Validation of the 3-ARGs prognostic signature for survival prediction
We next validated the predictive value of this 3-ARGs prognostic signature using other two independent HNSCC datasets (GSE41613 and GSE42743). Utilizing the established risk score formula, patients in these two cohorts were classified into high-risk and low-risk subgroups. Consistent with the results from the training cohort, patients with high scores had significantly inferior overall survival compared with those with low scores in the GSE41613 cohort (P=0.013, Fig.7A) and GSE42743 cohort (P =0.034, Fig.7C), respectively. Subsequently, ROC curve was plotted to evaluate the prognostic accuracy of this 3-ARGs prognostic signature, presenting AUC values 0.673 and 0.627 in these two datasets, respectively (Fig.7B, D).
Univariate and multivariate prognostic analyses of 3-ARGs signature in HNSCC
As shown in Table 1, we employed univariate Cox regression analyses to substantiate the prognostic values of 3-ARGs signature and revealed that 3-ARGs signature risk score was remarkably associated with overall survival of patient in the TCGA cohort (HR, 1.845; 95% CI, 1.410-2.416; P<0.001). As anticipated, some well-established prognostic parameters including tumor size, pathological grade and cervical node metastasis were also identified as prognostic predictors. Furthermore, to rule out other confounding factors, we performed multivariate Cox regression analyses and found that this 3-ARGs prognostic signature was identified as an independent prognostic predictor for overall survival in TCGA-HNSCC cohort (HR, 1.735; 95% CI, 1.282-2.348; P < 0.001).

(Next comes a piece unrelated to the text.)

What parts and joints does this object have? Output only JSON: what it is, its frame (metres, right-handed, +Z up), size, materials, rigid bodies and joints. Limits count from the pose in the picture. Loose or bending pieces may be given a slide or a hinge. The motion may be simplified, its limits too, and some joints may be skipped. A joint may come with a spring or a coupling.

Expression of EGFR, FADD and PARK2 in HNSCC and their correlations with autophagy markers
Finally, the expression of three identified ARGs (EGFR, FADD and PARK2) in clinical specimens from Human Protein Profiles (https://www.proteinatlas.org) was retrieved and compared with normal counterparts. Significantly higher expression of these genes in HNSCC tissue was observed (Fig.8A). Then, to further understand the associations of three genes and autophagy, we analyzed the correlation between the expression of three candidate genes and three well-established autophagy markers (ATG5, Beclin1 and LC3). Noticeably, significant associations between 3 genes and autophagy markers were identified (Fig.8B). In addition, Kaplan-Meier analyses revealed that patients with increased expression of EGFR and FADD had markedly inferior survival as compared with those with low expression, respectively (P= 0.0016 and 0.0043), while PARK2 shown no prognosis significance (P=0.28) (Fig.8C).